Available data:
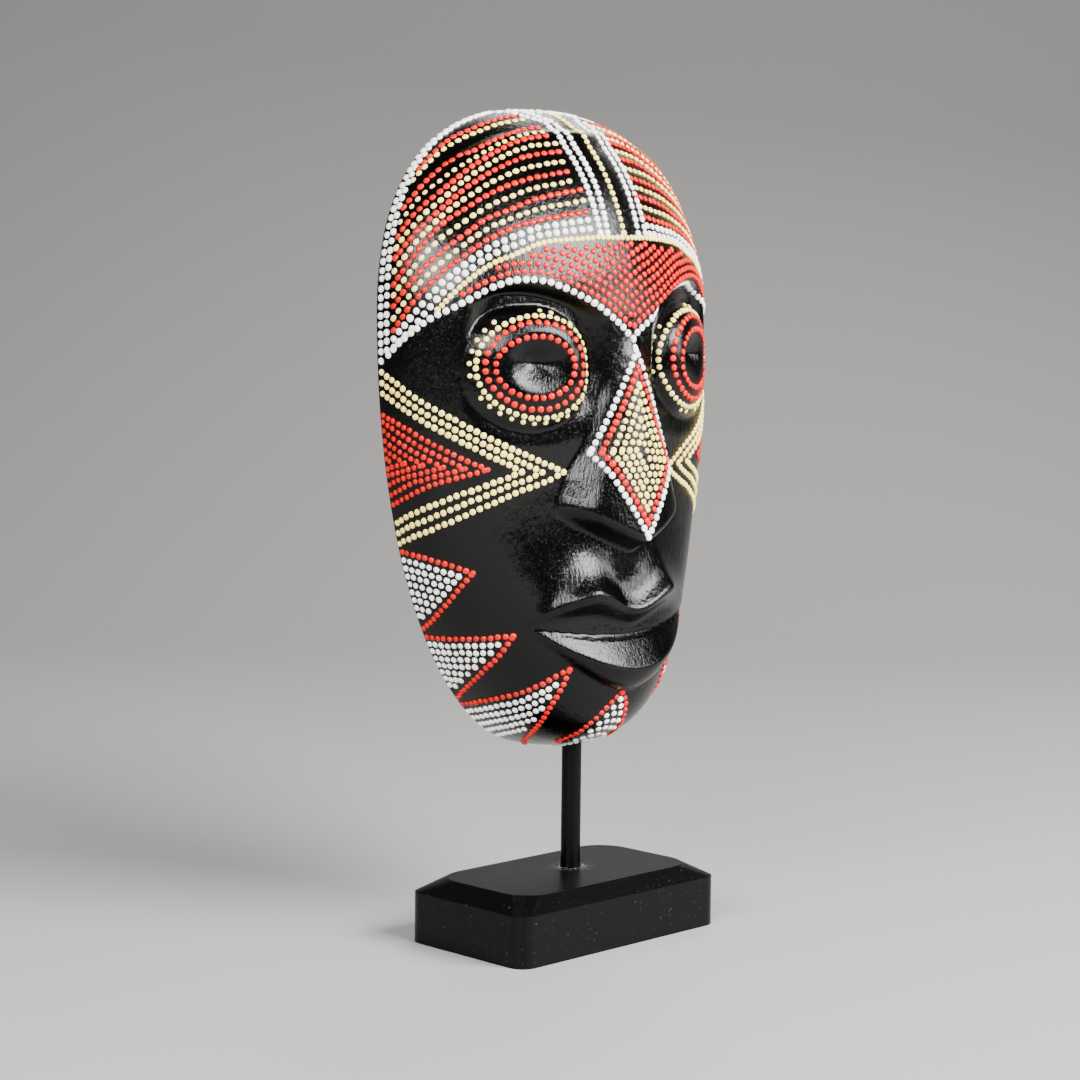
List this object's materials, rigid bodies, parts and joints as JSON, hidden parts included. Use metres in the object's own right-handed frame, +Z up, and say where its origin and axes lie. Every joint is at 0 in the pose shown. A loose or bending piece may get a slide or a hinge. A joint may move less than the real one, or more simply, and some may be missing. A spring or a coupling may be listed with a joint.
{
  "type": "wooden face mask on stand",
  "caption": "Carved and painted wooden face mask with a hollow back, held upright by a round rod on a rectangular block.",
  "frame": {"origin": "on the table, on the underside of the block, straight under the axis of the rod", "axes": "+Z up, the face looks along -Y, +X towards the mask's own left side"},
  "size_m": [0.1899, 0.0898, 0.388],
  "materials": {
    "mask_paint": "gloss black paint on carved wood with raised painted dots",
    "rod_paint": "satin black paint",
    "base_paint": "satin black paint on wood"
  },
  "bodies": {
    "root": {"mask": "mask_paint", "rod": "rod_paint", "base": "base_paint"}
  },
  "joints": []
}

Written exercise:
Repeat the lines above exactly.

Answer below:
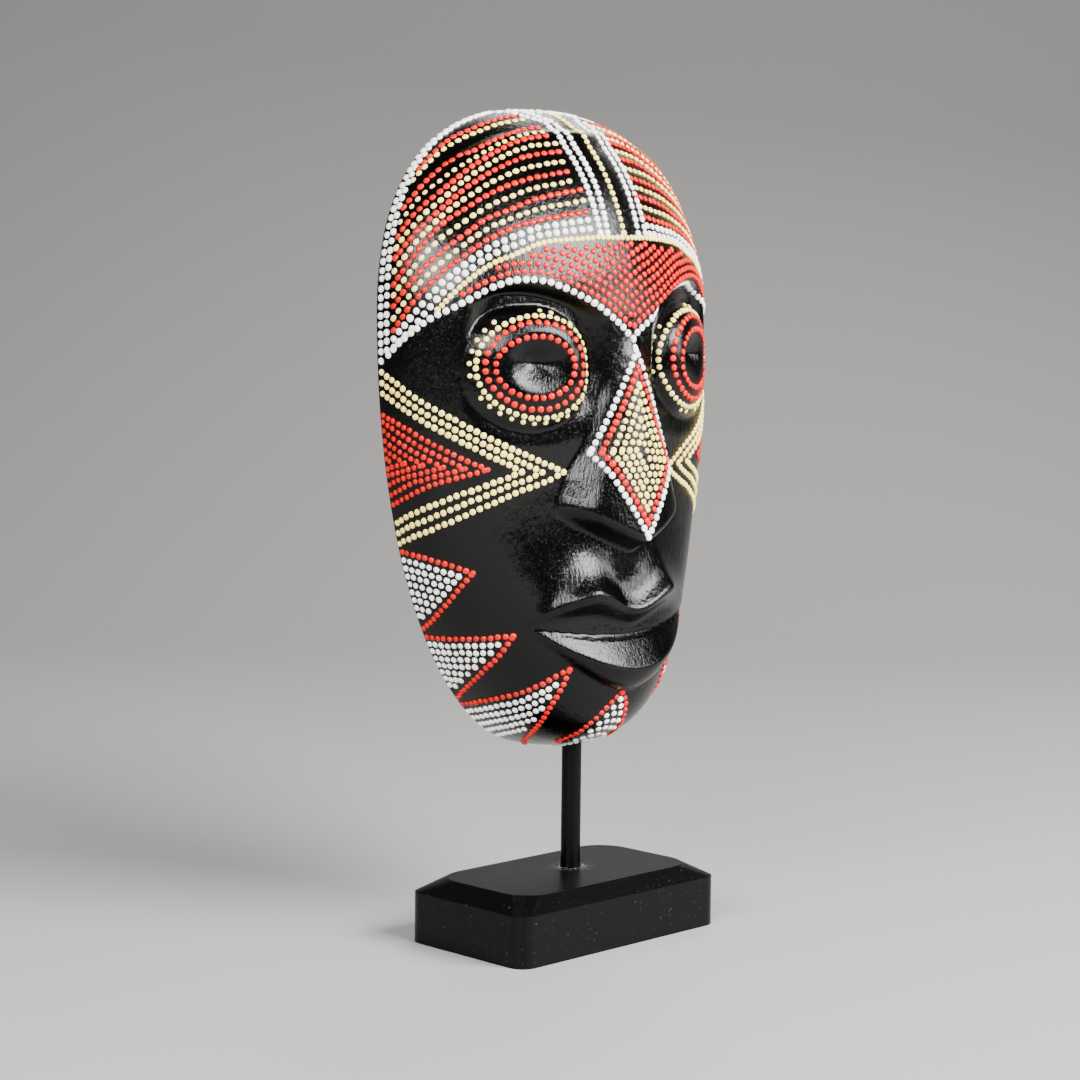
List this object's materials, rigid bodies, parts and joints as JSON, hidden parts included. Use metres in the object's own right-handed frame, +Z up, and say where its origin and axes lie. Every joint is at 0 in the pose shown. A loose or bending piece may get a slide or a hinge. A joint may move less than the real one, or more simply, and some may be missing. A spring or a coupling may be listed with a joint.
{
  "type": "wooden face mask on stand",
  "caption": "Carved and painted wooden face mask with a hollow back, held upright by a round rod on a rectangular block.",
  "frame": {"origin": "on the table, on the underside of the block, straight under the axis of the rod", "axes": "+Z up, the face looks along -Y, +X towards the mask's own left side"},
  "size_m": [0.1899, 0.0898, 0.388],
  "materials": {
    "mask_paint": "gloss black paint on carved wood with raised painted dots",
    "rod_paint": "satin black paint",
    "base_paint": "satin black paint on wood"
  },
  "bodies": {
    "root": {"mask": "mask_paint", "rod": "rod_paint", "base": "base_paint"}
  },
  "joints": []
}